---- Data supplied
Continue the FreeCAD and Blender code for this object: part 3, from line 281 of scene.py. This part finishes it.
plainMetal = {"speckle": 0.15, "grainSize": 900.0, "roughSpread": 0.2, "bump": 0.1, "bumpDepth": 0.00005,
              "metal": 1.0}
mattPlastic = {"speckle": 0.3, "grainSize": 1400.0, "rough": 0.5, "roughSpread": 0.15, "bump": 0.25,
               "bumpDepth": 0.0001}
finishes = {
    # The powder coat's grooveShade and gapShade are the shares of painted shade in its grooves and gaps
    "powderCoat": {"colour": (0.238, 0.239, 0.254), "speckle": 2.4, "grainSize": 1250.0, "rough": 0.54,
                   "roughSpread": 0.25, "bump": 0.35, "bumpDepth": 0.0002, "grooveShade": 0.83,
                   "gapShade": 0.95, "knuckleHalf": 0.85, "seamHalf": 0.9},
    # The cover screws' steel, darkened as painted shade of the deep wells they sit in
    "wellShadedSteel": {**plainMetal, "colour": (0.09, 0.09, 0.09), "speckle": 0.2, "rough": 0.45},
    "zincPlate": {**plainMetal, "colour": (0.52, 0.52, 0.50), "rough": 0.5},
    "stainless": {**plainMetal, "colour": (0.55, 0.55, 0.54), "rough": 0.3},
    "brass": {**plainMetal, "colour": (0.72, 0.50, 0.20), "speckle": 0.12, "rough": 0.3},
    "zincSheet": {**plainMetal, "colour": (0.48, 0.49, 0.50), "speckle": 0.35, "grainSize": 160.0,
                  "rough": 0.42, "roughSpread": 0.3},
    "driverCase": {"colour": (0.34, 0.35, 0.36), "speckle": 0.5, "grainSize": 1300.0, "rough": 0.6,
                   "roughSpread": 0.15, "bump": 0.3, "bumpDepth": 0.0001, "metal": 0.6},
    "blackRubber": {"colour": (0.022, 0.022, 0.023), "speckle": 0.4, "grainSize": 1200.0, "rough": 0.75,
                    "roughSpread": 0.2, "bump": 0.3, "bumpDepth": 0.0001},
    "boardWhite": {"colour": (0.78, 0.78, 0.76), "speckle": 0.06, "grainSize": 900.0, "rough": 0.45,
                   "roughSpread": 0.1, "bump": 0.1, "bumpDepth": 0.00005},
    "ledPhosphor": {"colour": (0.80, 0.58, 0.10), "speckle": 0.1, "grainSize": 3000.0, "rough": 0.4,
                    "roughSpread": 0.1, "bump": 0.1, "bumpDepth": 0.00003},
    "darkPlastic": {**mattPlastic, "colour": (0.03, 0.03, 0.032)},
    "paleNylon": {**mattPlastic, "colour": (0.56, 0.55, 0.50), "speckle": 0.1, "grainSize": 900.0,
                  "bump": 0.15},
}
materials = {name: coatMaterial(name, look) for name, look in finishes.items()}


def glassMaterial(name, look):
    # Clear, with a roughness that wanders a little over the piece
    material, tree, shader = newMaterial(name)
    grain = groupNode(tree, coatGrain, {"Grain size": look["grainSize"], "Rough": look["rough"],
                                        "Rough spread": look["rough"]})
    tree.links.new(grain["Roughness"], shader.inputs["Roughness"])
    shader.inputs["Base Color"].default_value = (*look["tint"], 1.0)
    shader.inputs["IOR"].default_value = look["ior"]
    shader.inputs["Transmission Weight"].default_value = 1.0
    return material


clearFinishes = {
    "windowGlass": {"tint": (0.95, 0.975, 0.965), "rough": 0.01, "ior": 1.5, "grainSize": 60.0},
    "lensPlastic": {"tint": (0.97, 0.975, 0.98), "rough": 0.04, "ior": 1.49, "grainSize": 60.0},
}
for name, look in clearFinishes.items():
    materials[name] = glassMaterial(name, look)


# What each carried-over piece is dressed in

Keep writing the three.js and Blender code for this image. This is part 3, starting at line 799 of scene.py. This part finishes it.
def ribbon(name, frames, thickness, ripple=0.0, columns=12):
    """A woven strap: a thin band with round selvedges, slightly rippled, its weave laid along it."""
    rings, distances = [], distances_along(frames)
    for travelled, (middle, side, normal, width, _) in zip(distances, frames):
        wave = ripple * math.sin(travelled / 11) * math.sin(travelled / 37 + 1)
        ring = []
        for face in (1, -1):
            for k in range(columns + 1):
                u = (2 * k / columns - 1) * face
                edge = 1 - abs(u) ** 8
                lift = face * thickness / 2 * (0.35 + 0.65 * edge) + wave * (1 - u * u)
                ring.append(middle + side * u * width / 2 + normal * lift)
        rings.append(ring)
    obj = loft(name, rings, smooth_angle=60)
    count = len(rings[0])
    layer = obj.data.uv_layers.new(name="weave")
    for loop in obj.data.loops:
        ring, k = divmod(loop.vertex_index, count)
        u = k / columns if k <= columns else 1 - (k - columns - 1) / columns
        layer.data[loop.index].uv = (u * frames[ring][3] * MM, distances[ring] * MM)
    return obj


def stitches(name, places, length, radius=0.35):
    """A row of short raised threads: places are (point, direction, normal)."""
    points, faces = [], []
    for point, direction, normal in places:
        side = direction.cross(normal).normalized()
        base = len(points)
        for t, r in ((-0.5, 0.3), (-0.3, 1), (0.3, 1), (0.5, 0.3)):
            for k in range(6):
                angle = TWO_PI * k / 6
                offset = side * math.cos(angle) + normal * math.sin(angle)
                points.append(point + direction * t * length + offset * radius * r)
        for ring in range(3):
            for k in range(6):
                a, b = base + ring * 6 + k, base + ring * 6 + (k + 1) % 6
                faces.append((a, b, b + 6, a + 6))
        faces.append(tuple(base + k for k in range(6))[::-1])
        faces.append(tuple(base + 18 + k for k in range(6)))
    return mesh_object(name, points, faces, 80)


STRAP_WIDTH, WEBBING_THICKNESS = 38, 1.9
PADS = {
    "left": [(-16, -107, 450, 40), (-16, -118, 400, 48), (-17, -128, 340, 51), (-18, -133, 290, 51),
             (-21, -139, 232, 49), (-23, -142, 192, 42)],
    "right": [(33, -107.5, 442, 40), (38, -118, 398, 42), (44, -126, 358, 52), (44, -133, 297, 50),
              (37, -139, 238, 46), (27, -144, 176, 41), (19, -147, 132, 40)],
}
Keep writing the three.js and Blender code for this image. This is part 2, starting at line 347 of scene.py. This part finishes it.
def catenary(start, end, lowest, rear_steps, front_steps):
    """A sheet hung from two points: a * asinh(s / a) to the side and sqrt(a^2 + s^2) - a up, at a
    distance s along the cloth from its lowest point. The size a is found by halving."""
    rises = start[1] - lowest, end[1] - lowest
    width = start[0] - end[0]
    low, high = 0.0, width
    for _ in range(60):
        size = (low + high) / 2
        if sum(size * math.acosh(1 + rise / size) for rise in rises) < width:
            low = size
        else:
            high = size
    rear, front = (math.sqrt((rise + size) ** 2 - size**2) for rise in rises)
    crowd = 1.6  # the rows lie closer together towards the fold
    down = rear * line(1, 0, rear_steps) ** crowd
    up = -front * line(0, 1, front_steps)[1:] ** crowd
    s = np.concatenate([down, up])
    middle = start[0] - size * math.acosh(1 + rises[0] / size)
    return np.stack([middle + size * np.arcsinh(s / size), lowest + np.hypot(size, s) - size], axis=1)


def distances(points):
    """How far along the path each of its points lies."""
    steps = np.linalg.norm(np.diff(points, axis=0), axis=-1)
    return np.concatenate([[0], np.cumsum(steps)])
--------
[Description of the task]
The records above should be duplicated in full, exactly as given.

[Task solution]
Continue the FreeCAD and Blender code for this object: part 3, from line 281 of scene.py. This part finishes it.
plainMetal = {"speckle": 0.15, "grainSize": 900.0, "roughSpread": 0.2, "bump": 0.1, "bumpDepth": 0.00005,
              "metal": 1.0}
mattPlastic = {"speckle": 0.3, "grainSize": 1400.0, "rough": 0.5, "roughSpread": 0.15, "bump": 0.25,
               "bumpDepth": 0.0001}
finishes = {
    # The powder coat's grooveShade and gapShade are the shares of painted shade in its grooves and gaps
    "powderCoat": {"colour": (0.238, 0.239, 0.254), "speckle": 2.4, "grainSize": 1250.0, "rough": 0.54,
                   "roughSpread": 0.25, "bump": 0.35, "bumpDepth": 0.0002, "grooveShade": 0.83,
                   "gapShade": 0.95, "knuckleHalf": 0.85, "seamHalf": 0.9},
    # The cover screws' steel, darkened as painted shade of the deep wells they sit in
    "wellShadedSteel": {**plainMetal, "colour": (0.09, 0.09, 0.09), "speckle": 0.2, "rough": 0.45},
    "zincPlate": {**plainMetal, "colour": (0.52, 0.52, 0.50), "rough": 0.5},
    "stainless": {**plainMetal, "colour": (0.55, 0.55, 0.54), "rough": 0.3},
    "brass": {**plainMetal, "colour": (0.72, 0.50, 0.20), "speckle": 0.12, "rough": 0.3},
    "zincSheet": {**plainMetal, "colour": (0.48, 0.49, 0.50), "speckle": 0.35, "grainSize": 160.0,
                  "rough": 0.42, "roughSpread": 0.3},
    "driverCase": {"colour": (0.34, 0.35, 0.36), "speckle": 0.5, "grainSize": 1300.0, "rough": 0.6,
                   "roughSpread": 0.15, "bump": 0.3, "bumpDepth": 0.0001, "metal": 0.6},
    "blackRubber": {"colour": (0.022, 0.022, 0.023), "speckle": 0.4, "grainSize": 1200.0, "rough": 0.75,
                    "roughSpread": 0.2, "bump": 0.3, "bumpDepth": 0.0001},
    "boardWhite": {"colour": (0.78, 0.78, 0.76), "speckle": 0.06, "grainSize": 900.0, "rough": 0.45,
                   "roughSpread": 0.1, "bump": 0.1, "bumpDepth": 0.00005},
    "ledPhosphor": {"colour": (0.80, 0.58, 0.10), "speckle": 0.1, "grainSize": 3000.0, "rough": 0.4,
                    "roughSpread": 0.1, "bump": 0.1, "bumpDepth": 0.00003},
    "darkPlastic": {**mattPlastic, "colour": (0.03, 0.03, 0.032)},
    "paleNylon": {**mattPlastic, "colour": (0.56, 0.55, 0.50), "speckle": 0.1, "grainSize": 900.0,
                  "bump": 0.15},
}
materials = {name: coatMaterial(name, look) for name, look in finishes.items()}


def glassMaterial(name, look):
    # Clear, with a roughness that wanders a little over the piece
    material, tree, shader = newMaterial(name)
    grain = groupNode(tree, coatGrain, {"Grain size": look["grainSize"], "Rough": look["rough"],
                                        "Rough spread": look["rough"]})
    tree.links.new(grain["Roughness"], shader.inputs["Roughness"])
    shader.inputs["Base Color"].default_value = (*look["tint"], 1.0)
    shader.inputs["IOR"].default_value = look["ior"]
    shader.inputs["Transmission Weight"].default_value = 1.0
    return material


clearFinishes = {
    "windowGlass": {"tint": (0.95, 0.975, 0.965), "rough": 0.01, "ior": 1.5, "grainSize": 60.0},
    "lensPlastic": {"tint": (0.97, 0.975, 0.98), "rough": 0.04, "ior": 1.49, "grainSize": 60.0},
}
for name, look in clearFinishes.items():
    materials[name] = glassMaterial(name, look)


# What each carried-over piece is dressed in

Keep writing the three.js and Blender code for this image. This is part 3, starting at line 799 of scene.py. This part finishes it.
def ribbon(name, frames, thickness, ripple=0.0, columns=12):
    """A woven strap: a thin band with round selvedges, slightly rippled, its weave laid along it."""
    rings, distances = [], distances_along(frames)
    for travelled, (middle, side, normal, width, _) in zip(distances, frames):
        wave = ripple * math.sin(travelled / 11) * math.sin(travelled / 37 + 1)
        ring = []
        for face in (1, -1):
            for k in range(columns + 1):
                u = (2 * k / columns - 1) * face
                edge = 1 - abs(u) ** 8
                lift = face * thickness / 2 * (0.35 + 0.65 * edge) + wave * (1 - u * u)
                ring.append(middle + side * u * width / 2 + normal * lift)
        rings.append(ring)
    obj = loft(name, rings, smooth_angle=60)
    count = len(rings[0])
    layer = obj.data.uv_layers.new(name="weave")
    for loop in obj.data.loops:
        ring, k = divmod(loop.vertex_index, count)
        u = k / columns if k <= columns else 1 - (k - columns - 1) / columns
        layer.data[loop.index].uv = (u * frames[ring][3] * MM, distances[ring] * MM)
    return obj


def stitches(name, places, length, radius=0.35):
    """A row of short raised threads: places are (point, direction, normal)."""
    points, faces = [], []
    for point, direction, normal in places:
        side = direction.cross(normal).normalized()
        base = len(points)
        for t, r in ((-0.5, 0.3), (-0.3, 1), (0.3, 1), (0.5, 0.3)):
            for k in range(6):
                angle = TWO_PI * k / 6
                offset = side * math.cos(angle) + normal * math.sin(angle)
                points.append(point + direction * t * length + offset * radius * r)
        for ring in range(3):
            for k in range(6):
                a, b = base + ring * 6 + k, base + ring * 6 + (k + 1) % 6
                faces.append((a, b, b + 6, a + 6))
        faces.append(tuple(base + k for k in range(6))[::-1])
        faces.append(tuple(base + 18 + k for k in range(6)))
    return mesh_object(name, points, faces, 80)


STRAP_WIDTH, WEBBING_THICKNESS = 38, 1.9
PADS = {
    "left": [(-16, -107, 450, 40), (-16, -118, 400, 48), (-17, -128, 340, 51), (-18, -133, 290, 51),
             (-21, -139, 232, 49), (-23, -142, 192, 42)],
    "right": [(33, -107.5, 442, 40), (38, -118, 398, 42), (44, -126, 358, 52), (44, -133, 297, 50),
              (37, -139, 238, 46), (27, -144, 176, 41), (19, -147, 132, 40)],
}
Keep writing the three.js and Blender code for this image. This is part 2, starting at line 347 of scene.py. This part finishes it.
def catenary(start, end, lowest, rear_steps, front_steps):
    """A sheet hung from two points: a * asinh(s / a) to the side and sqrt(a^2 + s^2) - a up, at a
    distance s along the cloth from its lowest point. The size a is found by halving."""
    rises = start[1] - lowest, end[1] - lowest
    width = start[0] - end[0]
    low, high = 0.0, width
    for _ in range(60):
        size = (low + high) / 2
        if sum(size * math.acosh(1 + rise / size) for rise in rises) < width:
            low = size
        else:
            high = size
    rear, front = (math.sqrt((rise + size) ** 2 - size**2) for rise in rises)
    crowd = 1.6  # the rows lie closer together towards the fold
    down = rear * line(1, 0, rear_steps) ** crowd
    up = -front * line(0, 1, front_steps)[1:] ** crowd
    s = np.concatenate([down, up])
    middle = start[0] - size * math.acosh(1 + rises[0] / size)
    return np.stack([middle + size * np.arcsinh(s / size), lowest + np.hypot(size, s) - size], axis=1)


def distances(points):
    """How far along the path each of its points lies."""
    steps = np.linalg.norm(np.diff(points, axis=0), axis=-1)
    return np.concatenate([[0], np.cumsum(steps)])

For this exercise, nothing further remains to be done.